I heard the word patriarchy for the first time, and heard young women students talk about date rape as an accepted risk. Something inside me ignited. I became a tireless activist for women on that HUGE university campus. I fought for awareness and sought alliances, speaking to groups, students, faculty, and the provost. Another student and I founded a campus-wide newsletter for women students and faculty.I announced at a student leaders retreat there’d be a Women’s Center on campus before I graduated 18 mos. later. Something they said was impossible.

In that experience I found my Voice, and learned the power of using it, both as a student writing what matters to her, and as an activist. When the Women’s Center opened on the eve of my graduation,I didn’t know how to own this thingfar bigger than me created for others. It took seeing it in writing to realize the true power of my Voice.

Ten years later, I realized I’d lost my Voice. Something vital was stripped from me. I remembered that empowered feeling I had.

By accident or by angels, I met a woman who led prompted writing circles. For one afternoon each week we wrote to prompts, read our raw work aloud, and responded to one another’s work. Every time I read, I left the group mute. I vowed I’d quit.  I was encouraged to stick with it, until finally I asked the right question. . .what can I do to connect? I took her answer and perfected my craft, and dove into all the things writers do. And I learned the power of story and connection. And that I was a writer.

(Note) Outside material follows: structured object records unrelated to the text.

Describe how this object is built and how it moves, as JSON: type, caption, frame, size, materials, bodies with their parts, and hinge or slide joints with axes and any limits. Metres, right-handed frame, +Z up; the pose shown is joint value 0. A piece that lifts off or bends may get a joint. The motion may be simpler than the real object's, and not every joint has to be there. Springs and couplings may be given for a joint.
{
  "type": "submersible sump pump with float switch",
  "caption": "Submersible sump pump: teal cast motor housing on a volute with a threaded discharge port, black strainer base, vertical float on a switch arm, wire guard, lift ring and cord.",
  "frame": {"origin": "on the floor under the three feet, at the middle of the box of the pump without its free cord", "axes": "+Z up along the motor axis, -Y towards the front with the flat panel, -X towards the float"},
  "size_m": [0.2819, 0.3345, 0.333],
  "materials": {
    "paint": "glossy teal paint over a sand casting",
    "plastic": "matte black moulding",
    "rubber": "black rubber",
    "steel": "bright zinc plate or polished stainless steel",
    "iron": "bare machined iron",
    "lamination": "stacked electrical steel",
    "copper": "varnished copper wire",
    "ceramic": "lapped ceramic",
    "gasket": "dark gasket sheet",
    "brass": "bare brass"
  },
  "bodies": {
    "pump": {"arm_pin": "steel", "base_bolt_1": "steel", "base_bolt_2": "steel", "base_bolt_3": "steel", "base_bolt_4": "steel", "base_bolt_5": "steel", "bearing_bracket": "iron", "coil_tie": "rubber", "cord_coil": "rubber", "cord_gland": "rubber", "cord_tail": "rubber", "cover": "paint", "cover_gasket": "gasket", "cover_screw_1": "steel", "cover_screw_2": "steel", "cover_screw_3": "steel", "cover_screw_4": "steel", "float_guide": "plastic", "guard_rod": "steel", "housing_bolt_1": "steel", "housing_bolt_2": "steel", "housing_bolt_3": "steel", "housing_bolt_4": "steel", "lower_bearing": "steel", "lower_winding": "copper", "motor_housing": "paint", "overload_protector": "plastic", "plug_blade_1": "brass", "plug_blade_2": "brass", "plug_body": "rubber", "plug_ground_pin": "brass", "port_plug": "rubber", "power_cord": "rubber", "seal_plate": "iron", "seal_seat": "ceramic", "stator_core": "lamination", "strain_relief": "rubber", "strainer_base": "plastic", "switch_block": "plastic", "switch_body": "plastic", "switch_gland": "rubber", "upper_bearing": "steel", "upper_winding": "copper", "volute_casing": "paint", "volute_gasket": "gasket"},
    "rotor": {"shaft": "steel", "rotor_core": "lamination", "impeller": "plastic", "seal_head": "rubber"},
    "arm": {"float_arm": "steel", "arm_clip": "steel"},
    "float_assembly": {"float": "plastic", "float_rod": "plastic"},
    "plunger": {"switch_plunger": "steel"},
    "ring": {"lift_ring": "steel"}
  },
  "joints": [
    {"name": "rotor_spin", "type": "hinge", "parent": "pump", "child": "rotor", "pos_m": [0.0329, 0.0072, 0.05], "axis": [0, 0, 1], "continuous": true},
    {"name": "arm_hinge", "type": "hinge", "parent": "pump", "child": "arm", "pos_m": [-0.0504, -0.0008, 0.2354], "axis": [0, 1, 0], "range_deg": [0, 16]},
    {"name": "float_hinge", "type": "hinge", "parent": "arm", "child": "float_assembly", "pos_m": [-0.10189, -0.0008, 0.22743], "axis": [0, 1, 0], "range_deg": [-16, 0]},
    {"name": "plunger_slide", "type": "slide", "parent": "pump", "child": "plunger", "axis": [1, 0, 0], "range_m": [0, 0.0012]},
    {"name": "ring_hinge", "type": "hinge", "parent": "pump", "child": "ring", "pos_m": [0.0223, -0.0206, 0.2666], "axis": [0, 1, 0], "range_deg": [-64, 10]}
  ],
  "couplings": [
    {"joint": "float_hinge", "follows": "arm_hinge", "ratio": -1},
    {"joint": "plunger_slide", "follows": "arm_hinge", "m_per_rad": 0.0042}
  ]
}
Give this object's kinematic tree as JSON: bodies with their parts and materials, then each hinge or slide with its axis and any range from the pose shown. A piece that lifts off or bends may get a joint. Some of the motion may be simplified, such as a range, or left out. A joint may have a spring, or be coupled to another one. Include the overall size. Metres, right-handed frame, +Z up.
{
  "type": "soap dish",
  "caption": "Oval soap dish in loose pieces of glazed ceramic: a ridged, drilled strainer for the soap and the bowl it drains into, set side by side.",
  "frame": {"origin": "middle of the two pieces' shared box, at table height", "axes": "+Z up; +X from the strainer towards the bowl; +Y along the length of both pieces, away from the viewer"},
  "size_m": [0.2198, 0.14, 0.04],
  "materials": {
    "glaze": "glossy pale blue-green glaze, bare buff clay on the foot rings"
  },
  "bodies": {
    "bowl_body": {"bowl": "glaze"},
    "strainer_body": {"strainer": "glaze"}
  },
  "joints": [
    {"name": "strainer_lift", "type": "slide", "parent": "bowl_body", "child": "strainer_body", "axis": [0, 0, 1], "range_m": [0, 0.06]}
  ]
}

The other day I noticed the most extraordinary things on my morning walk. One could call it budding. I call it babies. Young, short cholla cactus with what I know are their first blooms ever in life. Young, short prickly pear cactus with what I know are their first ‘apples’ plumping up. New growth on a longleaf pine, how the long needles cling tight in a shaft, in their birth tribe, before spreading out. The beginnings of pine cones, something I didn’t know.

I stopped at the very,very big tree I visit each morning, paused like I do before walking to the rose garden across the long grassy park sprinkled with clover. Above me, the clearest, loudest song caused me to look up. A small sparrow, with a blushed red throat, 10 ft. up on a limb sang those clear, really loud notes. I watched its throat move in and out, amazed. That little body, using its Voice!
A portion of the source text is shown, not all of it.